The final act of George Marshall’s life was his appointment in 1950 as the nation’s third secretary of defense. The one positive effect of the outbreak of the Korean War was a heightened responsiveness in the Congress and the American public to communist aggression. Marshall’s prestige strengthened Acheson’s negotiations with the French over the NATO pact. More important was his support of the National Security Council Document 68. Drafted by Paul Nitze, NSC-68 was the seminal U.S. policy of the Cold War, calling for a vast expansion of American military power throughout the world. It put the teeth into containment.
Marshall had to deal with a firestorm in the aftermath of Truman’s firing of Douglas MacArthur. After some deliberation, Marshall supported the decision. The man Truman privately called a “play actor and bunco man” had clearly overstepped his bounds. Marshall and Acheson suffered through interminable Congressional hearings, but in the end the furor just “faded away.” Marshall closed his public career in September 1951, four months short of 50 years.

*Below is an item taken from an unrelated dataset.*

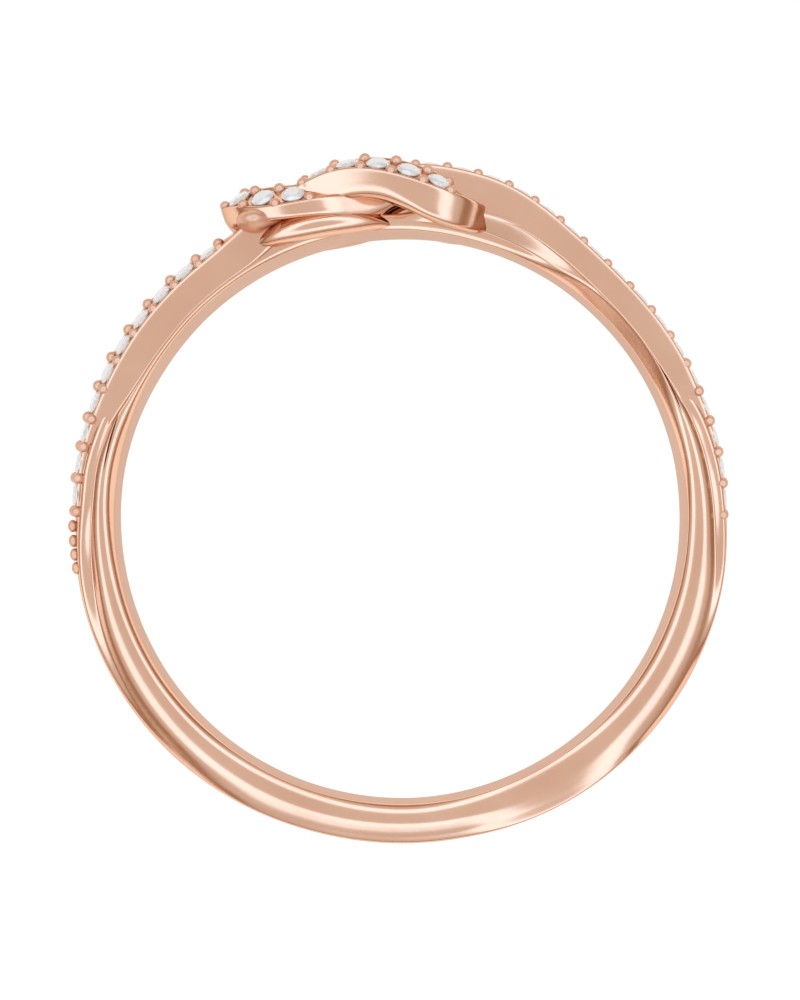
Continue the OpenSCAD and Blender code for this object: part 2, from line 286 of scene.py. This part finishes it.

In 1953, he received the Nobel Peace Prize. As the nation’s longest serving chief of staff, this native of western Pennsylvania set the strategy that won World War II. He was, in the words of Winston Churchill, “the organizer of victory.”
As Truman’s secretary of state and secretary of defense, Marshall set the policies that won the Cold War. And as the greatest American of the 20th century, he has but one peer, the ringmaster of Hyde Park. Marshall spent his remaining years in contented retirement with his second wife Katherine. He died Oct. 16, 1959. The man who had planned elaborate funerals for Presidents Harding and Roosevelt and General Pershing gave instructions for a simple service.